Back in the giddy early days of the movie project, Stockwell may have gotten a budget as large as $15 million from HBO to shoot. Even my scrap of that as the writer of the base material would have been larger than my annual Inlander salary. Everything plummeted in the recession. People with millions of dollars to invest in movies became increasingly scarce.
“Even to have made this movie for $15 million with no names and drug content and it not being based on a comic book or a Tolkien novel … that’s pretty difficult,” Stockwell says. “We made it for more in the $2.5 million range. I like the fact that it’s not slick and that it’s not homogenized and that it has a more raw, rough-and-tumble feel.”
I asked Stockwell why he stuck with Kid Cannabis all these years, after HBO and so many other backers and potential investors bailed.
“I think the story has a crazy Shakespearean component, but it also has a sort of Superbad goofiness to it, which I really embrace,” he says.
There are some changes to the story.
“It’s not Lincoln, you know what I mean? It’s not history that’s been that well chronicled or burned into peoples’ memories,” says Stockwell. “But honestly, that being said, I think we stayed very close to the facts of the story. We shot at a real grow op. The fake weed we had, at least in the closeups, looked not great, so we used real. Some actors chose to smoke, others didn’t, so we adjusted according to need. Authenticity? Yeah, it made a big difference.”

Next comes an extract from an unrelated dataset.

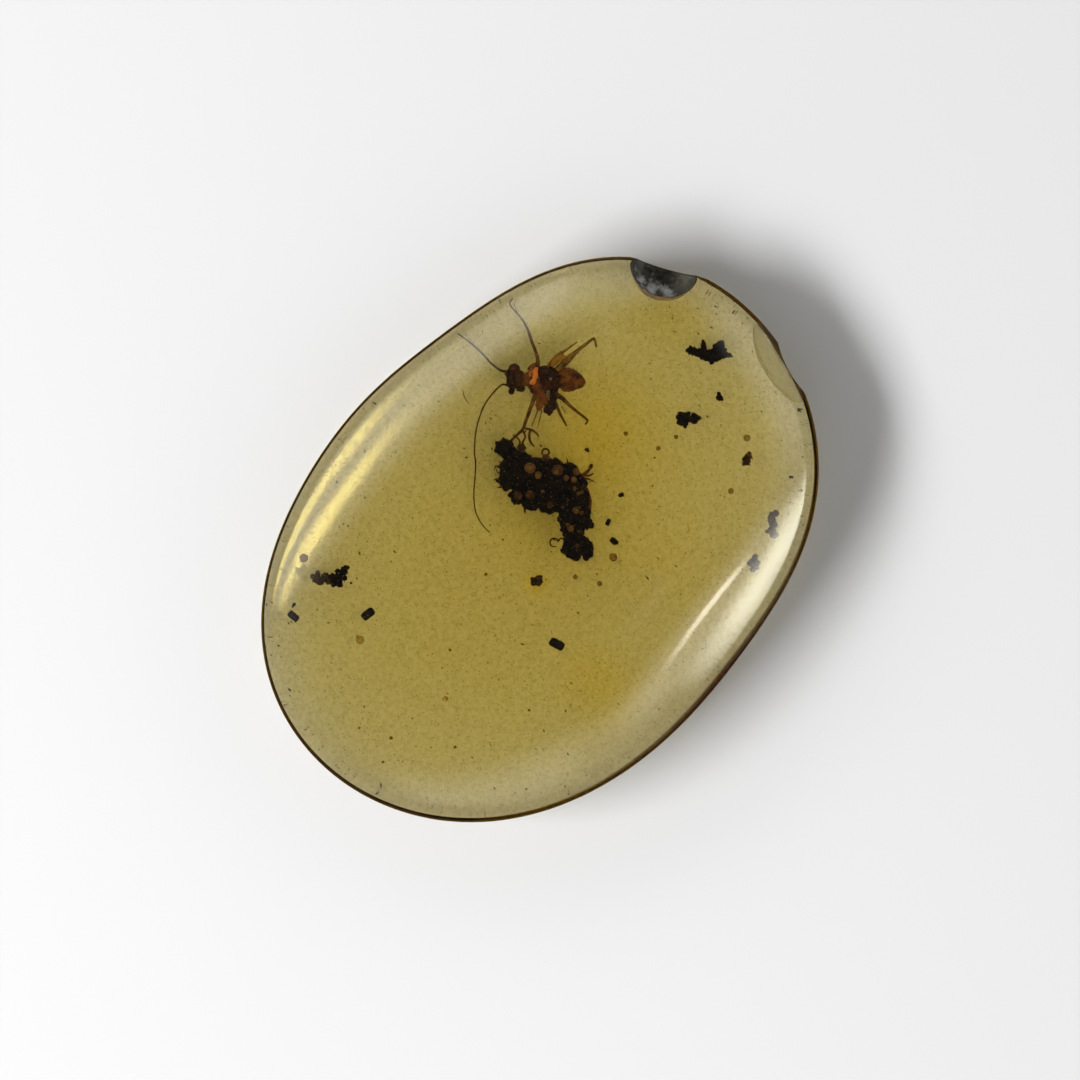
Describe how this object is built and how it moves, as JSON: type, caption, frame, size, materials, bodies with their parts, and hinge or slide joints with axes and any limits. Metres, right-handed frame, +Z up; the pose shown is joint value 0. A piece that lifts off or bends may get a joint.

According to my writer friend, this has been an authentic Hollywood experience: Many different people are attached to the project, then they go away. Excitement rises, then ebbs. Years pass. In fact, this writer’s way-back advice about doing the anti-giddiness math was to be sure and divide any eventual payout by how long I’d waited for it. In this case it’s a half-what-was-promised-in-a-better-economy paycheck, and seven years. Not so giddy a sum.
Still, I think it’s hilarious that I am in the IMDb database. And I can’t wait to dive into my next Hollywood project: Hair of the Dog: The Nick Nolte Story.